Education Secretary Nicky Morgan described social mobility as “the transforming effect of education” in a December 2014 interview for Conservative Home.
Meanwhile the Social Mobility & Child Poverty Commission’s October 2014 report into how schools could improve social mobility was entitled ‘Cracking the Code’, strongly suggesting that they see social mobility is the very heart of the Commission’s conception of the purpose of education.
Tristram Hunt’s response to this report, in his role as Shadow Education Secretary, was to conflate the achievement of social mobility at a policy level with students from the poorest backgrounds “succeed[ing]”. In this formulation for our schools to fail to enable social mobility is for our schools to fail.
It is a position which unites old and young, left and right, progressive and traditionalist. Our very own Prince Charles lobbied David Blunkett to reintroduce grammar schools, the former Education Secretary recently revealed, as they would give academically-gifted poor children the “opportunity to escape from their backgrounds”.
But what is social mobility? The Social Mobility and Child Poverty Commission speaks of “improving life chances”. And this is how it is typically discussed, especially in schools: in terms of helping to provide students from the poorest backgrounds with as many and as good “life chances” as we can.
And this idea is undoubtedly to be sought and celebrated. A fair society is one in which children are able to fulfil themselves and become who they want to be, whose choices are not restricted by their background. As teachers we should absolutely celebrate every time one of our students achieves what they need to achieve in order to go on to whatever they have chosen to do.
But I think Prince Charles’ definition sheds more light on what is really happening here. ‘Escape’ is a good word to use. Social mobility is the process by which people who live in tough, rough, poor circumstances, the losers of the lottery of our class-stratified society, those who suffer from oppression, escape the predicament of their social class and get the chance to enjoy more salubrious living conditions.
When people want to champion this process they usually focus on individual stories, like that of my grandmother. A working class girl from South Wales, whose father worked in a bakery, she did well enough at her local school to win a place at UCL after the war, which enabled her to become a teacher, a member of one of the liberal professions.
But it is rarely spoken about in terms of class.
The stories told of social mobility are always told of the escape, but you hear little of the lives that continue to be lived in the backgrounds that others are so lucky to leave behind.

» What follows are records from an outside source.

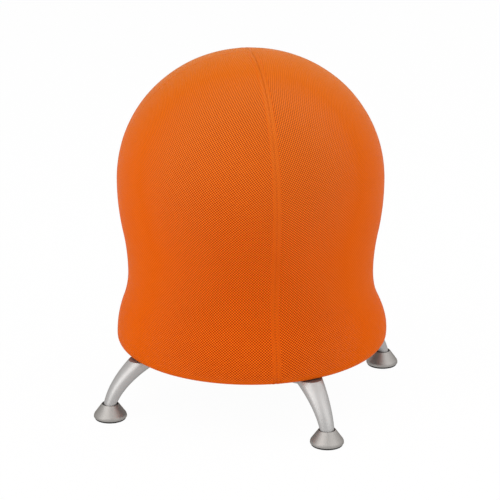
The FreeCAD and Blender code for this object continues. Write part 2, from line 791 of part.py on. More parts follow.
def make_foot(side, turn):
    """One foot: a ball stud screwed into the leg, a snap cup on its ball, the cone that
    turns on the cup, and the pad that takes the floor."""
    stud = new_body("foot_stud_" + side, turn, "foot_reach")
    ball_meets_neck = "(joint_height + sqrt(joint_ball^2 - stud_neck^2))"
    collar_base = "(ankle_height - stud_collar_thick)"
    turned(stud, "stud_turned", [
        ("0", "joint_height - joint_ball", "joint_ball"),
        ("joint_ball", "joint_height", "joint_ball"),
        ("stud_neck", ball_meets_neck),
        ("stud_neck", collar_base),
        ("stud_collar*0.6", collar_base),
        ("stud_collar*0.6", "ankle_height"),
        ("stud_thread", "ankle_height"),
        ("stud_thread", "ankle_height + stud_length"),
        ("0", "ankle_height + stud_length"),
    ])
    hexagon = new_sketch(stud, "collar_hexagon", "XY_Plane", collar_base)
    add_hexagon(hexagon, "stud_collar")
    padded(stud, "collar", hexagon, "stud_collar_thick")

    cup = new_body("foot_socket_" + side, turn, "foot_reach")
    socket = "(joint_ball + running_gap)"
    cup_low = "(pad_thick + running_gap)"
    flange_top = "(pad_thick + cup_flange_thick)"
    cup_radius = "(joint_ball + cup_wall)"
    mouth = "sqrt(%s^2 - cup_mouth^2)" % socket
    mouth_height = "(joint_height + cup_mouth)"
    cup_top = "(joint_height + cup_mouth + cup_lead)"
    turned(cup, "cup_turned", [
        ("0", cup_low),
        ("cup_flange", cup_low),
        ("cup_flange", flange_top),
        (cup_radius, flange_top),
        (cup_radius, cup_top + " - edge_break"),
        (cup_radius + " - edge_break", cup_top),
        (mouth + " + cup_lead", cup_top),
        (mouth, mouth_height, "-" + socket),
        (socket, "joint_height", "-" + socket),
        ("0", "joint_height - " + socket),
    ])

    cone = new_body("foot_cone_" + side, turn, "foot_reach")
    bore = "(%s + running_gap)" % cup_radius
    foot_top = "(%s + foot_rim)" % RECESS_RADIUS
    edge_drop = "(foot_shoulder_height - foot_edge)"
    edge_arc = "((foot_round^2 + %s^2)/(2*foot_round))" % edge_drop
    turned(cone, "cone_turned", [
        ("cup_flange + running_gap", "pad_thick"),
        ("cup_flange + running_gap", flange_top + " + running_gap"),
        (bore, flange_top + " + running_gap"),
        (bore, "recess_floor"),
        (RECESS_RADIUS, "recess_floor"),
        (RECESS_RADIUS, "foot_height - edge_break"),
        (RECESS_RADIUS + " + edge_break", "foot_height"),
        (foot_top + " - edge_break", "foot_height"),
        (foot_top, "foot_height - edge_break"),
        ("foot_radius - foot_round", "foot_shoulder_height", "-" + edge_arc),
        ("foot_radius", "foot_edge"),
        ("foot_radius", "pad_thick + pad_round", "-pad_round"),
        ("foot_radius - pad_round", "pad_thick"),
    ])

    pad = new_body("foot_pad_" + side, turn, "foot_reach")
    pad_radius = "(foot_radius - pad_inset)"
    turned(pad, "pad_turned", [
        ("0", "0"),
        (pad_radius + " - pad_round", "0", "pad_round"),
        (pad_radius, "pad_round"),
        (pad_radius, "pad_thick"),
        ("0", "pad_thick"),
    ])
    return [stud, cup, cone, pad]


def make_feet():
    """The four feet, one under each leg."""
    pieces = []
    for index, side in enumerate(LEG_SIDES):
        pieces += make_foot(side, 45 + 90 * index)
    return pieces


def check_document():
    """Stop if any feature failed."""
    for item in doc.Objects:
        if "Invalid" in item.State or "Error" in item.State:
            raise RuntimeError("%s failed: %s" % (item.Name, item.State))


def export(pieces):
    """Write each sub-part to a file of its own name."""
    for piece in pieces:
        if piece.Shape.isNull() or not piece.Shape.isValid():
            raise RuntimeError(piece.Label + " has no sound shape")
        if not piece.Shape.Solids:
            raise RuntimeError(piece.Label + " has no solid")
    os.makedirs("parts", exist_ok=True)
    for piece in pieces:
        piece.Shape.exportStep("parts/%s.step" % piece.Label)
        print("%-26s solids %d  volume %.1f cm3" % (piece.Label, len(piece.Shape.Solids),
                                                    piece.Shape.Volume / 1000))


def main():
    pieces = [make_base_dish(), make_bottom_plate(), make_ball()]
    pieces += make_valve()
    pieces += make_cover()
    pieces.append(make_hem_elastic())
    pieces += make_legs()
    pieces += make_leg_fasteners()
    pieces += make_feet()
    doc.recompute()
    check_document()
    export(pieces)


main()
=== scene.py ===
import math

import bmesh
import bpy
import numpy as np
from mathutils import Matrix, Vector, noise


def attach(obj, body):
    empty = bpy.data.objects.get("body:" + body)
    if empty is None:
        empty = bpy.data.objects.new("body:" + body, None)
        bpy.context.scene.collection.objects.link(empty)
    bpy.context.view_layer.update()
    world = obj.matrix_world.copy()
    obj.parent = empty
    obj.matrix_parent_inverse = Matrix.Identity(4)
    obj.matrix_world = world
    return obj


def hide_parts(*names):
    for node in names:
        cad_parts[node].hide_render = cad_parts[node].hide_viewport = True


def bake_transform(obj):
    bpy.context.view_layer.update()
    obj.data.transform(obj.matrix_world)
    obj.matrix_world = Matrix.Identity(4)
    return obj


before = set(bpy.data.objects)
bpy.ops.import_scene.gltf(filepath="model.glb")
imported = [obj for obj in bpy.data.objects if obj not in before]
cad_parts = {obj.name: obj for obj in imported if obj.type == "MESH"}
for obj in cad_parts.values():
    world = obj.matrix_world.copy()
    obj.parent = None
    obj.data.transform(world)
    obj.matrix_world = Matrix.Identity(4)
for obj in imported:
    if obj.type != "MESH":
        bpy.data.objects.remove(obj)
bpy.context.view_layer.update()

# Balance ball chair: a knitted mesh cover in four gores over an air-filled ball, on a moulded
# base with cast legs and turned feet.  Lengths are in metres.

MM = 0.001
TINY = 1e-6

# Outline of the cover, from the crown down to the hem
OVERALL_HEIGHT = 584.0 * MM
DOME_RADIUS = 218.3 * MM
DOME_HEIGHT = 372.0 * MM
DOME_FULLNESS = 0.729
NECK_RADIUS = 202.4 * MM
NECK_HEIGHT = 217.5 * MM
WAIST_SHARE = 0.55
FLARE_RADIUS = 222.0 * MM
FLARE_HEIGHT = 109.6 * MM
FLARE_SHARE = 0.54
HEM_ROLL = 17.0 * MM
HEM_REACH = 164.4 * MM
CHANNEL_RADIUS = 3.6 * MM
COVER_WALL = 3.0 * MM
COVER_BOTTOM = FLARE_HEIGHT - HEM_ROLL

# Gores and their seams
PANEL_SIDES = ["back", "left", "front", "right"]
SEAM_ANGLE = math.radians(28)
GORE_ANGLE = math.pi / 2
ROW_STEP = 3.0 * MM
STITCH_LINE = 6.5 * MM
STITCH_PITCH = 3.6 * MM
STITCH_START = 22 * MM
STITCH_STOP = 45 * MM
STITCH_LIFT = 0.1 * MM
TOPSTITCH_LENGTH = 2.7 * MM
TOPSTITCH_RADIUS = 0.36 * MM
FLAT_STITCH_LENGTH = 2.0 * MM
FLAT_STITCH_RADIUS = 0.22 * MM
HEM_STITCH_REACH = 172.5 * MM
STITCH_SIDES = 8
STITCH_RINGS = 5

# Where the cover hangs fuller over the flare, and how far
FULLER_TURN = math.radians(17)
FULLER_SPREAD = math.radians(62)
FULLER_HEIGHT = 125 * MM
FULLER_RISE = 62 * MM
FULLER_DEPTH = 5.0 * MM

# Folds of the hem, and the unevenness of the stretched cloth
GATHER_START = 196 * MM
GATHER_COUNT = 76
GATHER_DEPTH = 1.7 * MM
SLOW_SLACK = 0.45 * MM
FINE_SLACK = 0.12 * MM
SLACK_FADE = 20 * MM

# How each gore was sewn in: the sag of its rows, its lean, and how far down the lean begins
ROW_SAG = {"front": 0, "right": -22, "back": -8, "left": -14}
LEAN = {"front": 0.075, "right": -0.065, "back": -0.05, "left": 0.05}
LEAN_START = {"front": 0.10, "right": 0.24, "back": 0.10, "left": 0.20}
NECK_DRAW = 0.6

# Ball
BALL_INSET = 3.3 * MM
BALL_WALL = 1.8 * MM
BALL_SIDES = 128
VALVE_HOLE = 10.3 * MM

LEG_SIDES = ["back_right", "back_left", "front_left", "front_right"]


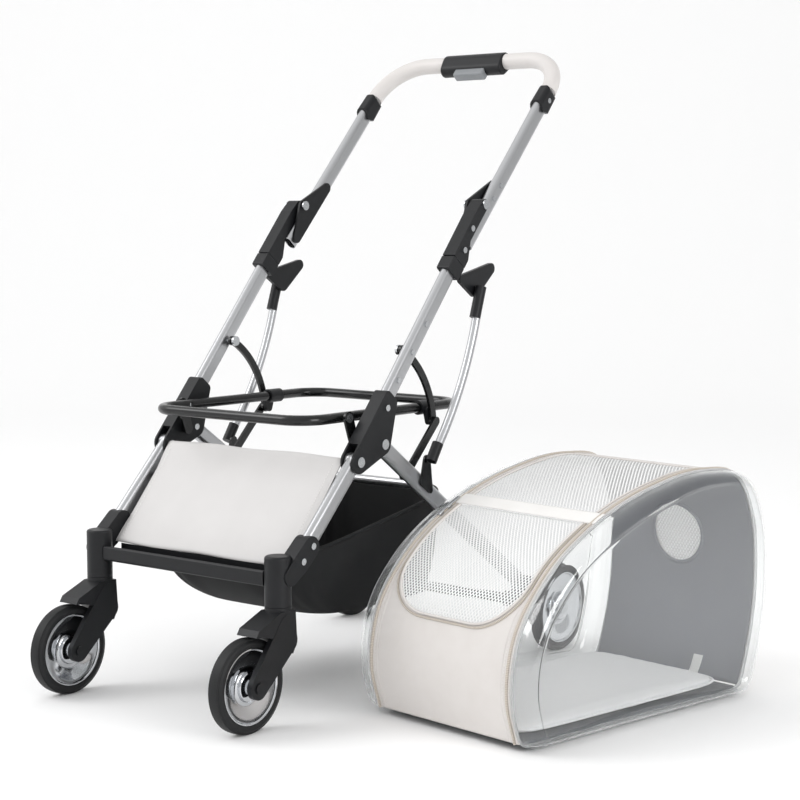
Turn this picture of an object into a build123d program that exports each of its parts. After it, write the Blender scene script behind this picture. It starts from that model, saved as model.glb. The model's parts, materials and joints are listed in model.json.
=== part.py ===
from build123d import *
import os
from math import cos, hypot, radians, sin

# Pet stroller: a folding aluminium chassis on two swivel casters and two fixed rear wheels,
# with a mesh and clear-window carrier that lifts off its hoop and stands beside it.
# Side points are (rearward, up) in mm from the floor point midway between the casters.

# ---- driving dimensions ----
STROLLER_X, STROLLER_Y = -209.2, -313.2   # the stroller's own zero in the part's frame
CARRIER_X, CARRIER_Y = 550.0, 83.0        # carrier's front right corner, from the stroller's zero
CARRIER_TURN = 8.5                        # carrier is turned this much, in degrees

OVAL_DEEP, OVAL_WIDE, TUBE_WALL = 28.0, 16.0, 1.5
TUBE_X = 200.0            # main tubes and legs stand this far from the middle
HANDLE_X = 191.0          # handle tubes
PLATE_DEEP = 24.0         # brackets and housings over the tubes
CHEEK_GAP = 17.2          # slot for a leg between two cheeks
BEND = (161.0, 374.0)     # front leg pivot, where the main tube's line starts
MAIN_SLOPE = 50.1
MAIN_TUBE = (22.0, 396.0)                 # start and end along that line
REAR_PIVOT = (219.0, 396.0)
REAR_AXLE = (668.0, 75.0)
REAR_WHEEL_X = 231.0
FRONT_LUG = (34.0, 242.0)
PIN_R, PIN_PLAY = 5.0, 0.06

POST_X, POST_R, POST_TOP, POST_SPLIT = 190.0, 20.0, 252.0, 178.0
TRAIL = 63.0              # caster axle lies this far in front of its post
FRONT_R, REAR_R, TYRE_HALF = 70.0, 75.0, 12.0
AXLE_R = 4.0
CASTER_WHEEL_X = -6.0     # wheel's middle from its post

HANDLE_PIN = (502.0, 5.4)                 # along and off the main tube's line
HANDLE_FOOT, CUFF = (436.0, -16.8), (761.5, -30.5)
ARCH_RISE, ARCH_CORNER = 104.0, 80.0
SLEEVE_R, CORE_R, CORE_WALL = 14.0, 10.5, 1.5
GRIP_HALF = 66.0
CUFF_TOP = 22.0

HOOP_X, HOOP_FRONT, HOOP_REAR, HOOP_Z, HOOP_R, HOOP_CORNER = 163.0, 90.0, 480.0, 438.0, 8.0, 45.0
HOOP_PIVOT_Y = 174.0
ARC_TOP, ARC_MID, KNEE = (300.0, 535.0), (350.0, 492.0), (379.0, 417.0)
LINK_FOOT = (300.0, 337.0)
STRUT_X, STRUT_R, SOCKET_R = 221.0, 7.0, 9.0
STRUT_TOP, STRUT_MID, STRUT_END = (454.0, 625.0), (407.6, 487.0), (328.0, 365.0)

CARRIER_WIDE, BUBBLE = 291.0, 33.0
FABRIC, WINDOW_WALL = 3.0, 2.5
# Side outline of the carrier, as arcs: each (start, middle), and the last one's end.
OUTLINE = (((15, 8), (-4, 80)), ((9, 160), (71, 242)), ((181, 310), (300, 347)), ((420, 360), (500, 345)),
           ((540, 275), (549, 200)), ((541, 110), (527, 56)))
OUTLINE_END = (510, 8)
HUB = (250.0, 120.0)      # inside point from which the carrier's panels are divided
FRONT_FOOT, DOOR_LOW, STRIP_LOW, STRIP_HIGH, TOP_END, REAR_FOOT = 205.0, 171.0, 111.5, 104.0, 53.0, -22.8

SIDES = (("left", -1), ("right", 1))
os.makedirs("parts", exist_ok=True)

MAIN = (cos(radians(MAIN_SLOPE)), sin(radians(MAIN_SLOPE)))


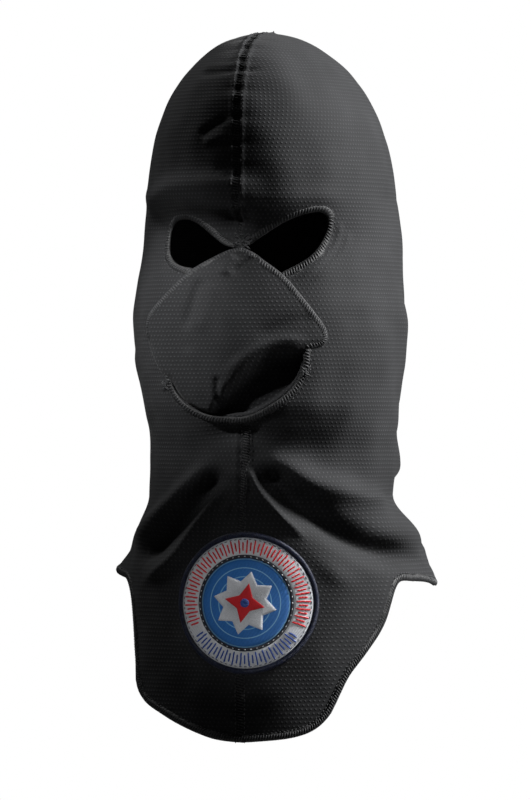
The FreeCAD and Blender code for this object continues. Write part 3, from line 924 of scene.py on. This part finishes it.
def radial_patch(name, inner, outer, low, high, crown=0.0, spokes=180, rings=8):
    """A closed raised shape between two radii. The outer one may change with the angle."""
    turn = np.linspace(0, math.tau, spokes, endpoint=False)
    edge = outer(turn) if callable(outer) else np.full(spokes, float(outer))
    share = np.linspace(0, 1, rings + 1)
    rise = high + crown * np.sqrt(2 * np.minimum(share, 1 - share))
    radius = inner + share[:, None] * (edge - inner)
    profile = list(zip(radius, rise)) + [(r, low) for r in radius[::-1]]
    points, cloth = [], []
    for r, h in profile:
        across, up = r * np.sin(turn), r * np.cos(turn)
        places, _ = badge_places(across, up, np.full(spokes, h))
        points.append(places)
        cloth.append(np.stack([across, up], axis=-1))
    points, cloth = np.array(points), np.array(cloth)
    number = np.arange(points.shape[0] * spokes).reshape(points.shape[0], spokes)
    ahead, back = number[:-1], number[1:]
    quads = np.stack(
        [ahead, back, np.roll(back, -1, axis=1), np.roll(ahead, -1, axis=1)], axis=-1).reshape(-1, 4)
    closing = np.stack([number[-1], number[0], np.roll(number[0], -1), np.roll(number[-1], -1)], axis=-1)
    quads = np.vstack([quads, closing])[:, ::-1]
    return make_mesh(name, points.reshape(-1, 3), quads, cloth.reshape(-1, 2))


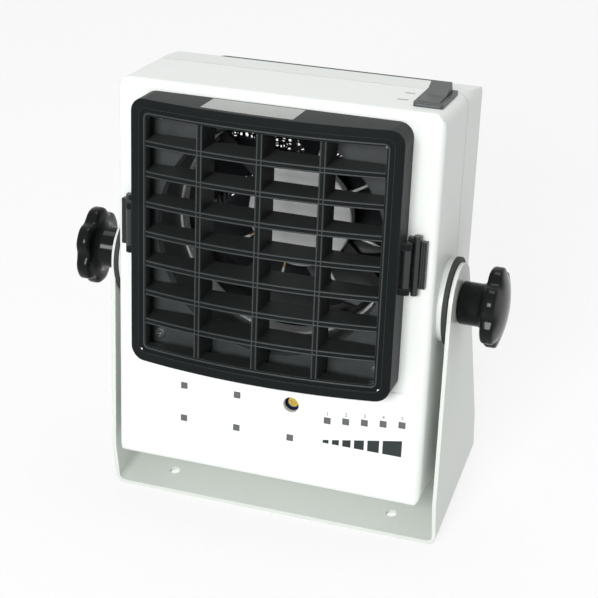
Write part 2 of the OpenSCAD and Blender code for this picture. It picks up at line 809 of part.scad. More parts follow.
// Base of the filter, with a finger guard of rings and spokes over the fan
module filter_base() {
    w = filter_size - 2 * guard_inset;
    t = guard_t;
    ring_w = 2;
    color([0.13, 0.13, 0.14]) head() difference() {
        union() {
            difference() {
                slab(rear_y, rear_y + t) translate([0, fan_z]) round_rect(w, w, 5);
                rod_y(0, fan_z, guard_r, rear_y - 1, rear_y + t + 1);
            }
            for (r = [guard_ring : guard_pitch : guard_ring + 2 * guard_pitch]) difference() {
                rod_y(0, fan_z, r + ring_w / 2, rear_y + 0.5, rear_y + t);
                rod_y(0, fan_z, r - ring_w / 2, rear_y, rear_y + t + 1);
            }
            for (i = [0 : 7]) translate([0, 0, fan_z]) rotate([0, 45 * i, 0])
                box([-ring_w / 2, ring_w / 2], [rear_y + 0.5, rear_y + t],
                    [guard_ring + (i % 2 == 0 ? 0 : 2 * guard_pitch) - 0.5, guard_r + 1]);
        }
        fan_screw_places() rod_y(0, 0, 2.15, rear_y - 1, rear_y + t + 1);
    }
}

// Square of open foam that catches dust, lying in the cover
module filter_media() {
    w = filter_size - 2 * foam_inset;
    color([0.16, 0.16, 0.17]) head() difference() {
        box([-w / 2, w / 2], [rear_y + guard_t + easy, rear_y + filter_d - 3],
            [fan_z - w / 2, fan_z + w / 2]);
        // Corners cut away round the heads of the fan's screws
        fan_screw_places() rod_y(0, 0, head_clear, rear_y, rear_y + filter_d);
    }
}

// Cover that snaps over the base and keeps the foam behind its bars
module filter_cover() {
    w = filter_size;
    t = 2;
    y0 = rear_y + 0.5;
    y1 = rear_y + filter_d;
    window = w - 2 * foam_inset - 2;
    pocket = w - 2 * foam_inset + 2 * easy;
    bar = 3;
    rows_here = 9;
    pitch = (window + bar) / rows_here;
    color([0.11, 0.11, 0.12]) head() difference() {
        union() {
            difference() {
                slab(y0, y1) translate([0, fan_z]) round_rect(w, w, 8);
                slab(y0 - 1, y1 - t - 1) translate([0, fan_z]) round_rect(w - 2 * t, w - 2 * t, 6);
                slab(y0, y1 + 1) translate([0, fan_z]) square([window, window], center = true);
            }
            // Walls that hold the foam's edges
            difference() {
                slab(rear_y + guard_t + 1, y1 - t) translate([0, fan_z])
                    square([pocket + 2 * t, pocket + 2 * t], center = true);
                slab(rear_y + guard_t, y1) translate([0, fan_z]) square([pocket, pocket], center = true);
                fan_screw_places() rod_y(0, 0, head_clear, rear_y, y1 - t - 1);
            }
            for (i = [1 : rows_here - 1])
                box([-window / 2 - tiny, window / 2 + tiny], [y1 - t - 1, y1],
                    [fan_z - window / 2 + i * pitch - bar, fan_z - window / 2 + i * pitch]);
            for (x = [-window / 6, window / 6]) box([x - bar / 2, x + bar / 2], [y1 - t - 1, y1 - 0.4],
                [fan_z - window / 2 - tiny, fan_z + window / 2 + tiny]);
        }
        // Finger notches at the sides
        for (x = [-1, 1]) translate([x * (w / 2 + 5), (rear_y + y1) / 2 + 1, fan_z - 8])
            cylinder(r = 6.2, h = 16);
    }
}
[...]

Indeed, social mobility does nothing for these people at all. It is not a process whereby the lives of the most disadvantaged are improved, but one whereby a small number of people who were born disadvantaged have their circumstances improved. Indeed, in the case of true social mobility, those people should be replaced by others moving down the social ladder. There should be no net increase in social wellbeing at all. It does nothing to actually improve the lives of the poorest in society, who remain as poor as before.
Indeed, although social mobility is often trumpeted as one of the triumphs of the post-war settlment in the UK, the really meaningful change in the lives of the Working Class was not the small portion of its number that found homes among the Middle Classes, but the real improvement in Working Class living standards won by organised labour.
But social mobility is worse than ineffective. Not only does it do nothing to improve the wellbeing of the most disadvantaged, but it also provides ideological cover for the perpetuation of their degradation.
If we live in a socially stratified society, as we do, and it can be claimed that social mobility is working well, which is perhaps more of a stretch in our case, then it can be argued, by dipping into old Evangelical, Calvinist and Puritan rhetorical tropes, that people deserve their position in society. Those that apply themselves can rise through the ranks, and therefore those with the most deserve to enjoy all of the perks of their good life. Meanwhile, if the ladder has been provided, and instructions to climb it issued, those who remain at the lowest rungs of society deserve every degradation that’s coming their way. Social mobility becomes an ideological shield for inequality and oppression.
Instead, if we are serious about actually improving the lives of those who find themselves most disadvantaged under the terms of Neoliberalism, rather than giving a select few a sort of social promotion and declaring that all is well with the world, then we need to switch our focus away from Social Mobility and towards the eradication of oppression wherever we find it.
Obviously, in the short term individual successes of pupils are to be celebrated – against the odds they are managing to fulfil themselves. But for as long as we live in the brutally unequal society in which we do, such a story is never going to be more than a fleeting palliative. A sweetener for an otherwise bitter pill that we’d have to keep swallowing.
Instead of accepting the terms of a stratified society and gearing our efforts towards enabling bright children at the bottom of society to move upwards, by foregrounding the eradication of oppression we can focus on improving the lives of all of those people who suffer under the current system.
By doing so we give ourselves the ability to add nuance to how we discuss individual students’ experience of the world. A BME student who ‘succeeds’ in the terms of social mobility will continue to experience oppression within our racist, white-supremacist society, for instance. Foregrounding that student’s experience of oppression enables us to go beyond social class in our criticism of the present system.
But making this shift also gives us the ability to articulate the idea that perhaps the best way of improving the lives of our students is to altogether get rid of the stratifications and hierarchies that govern our society and make so many people’s lives worth trying to escape.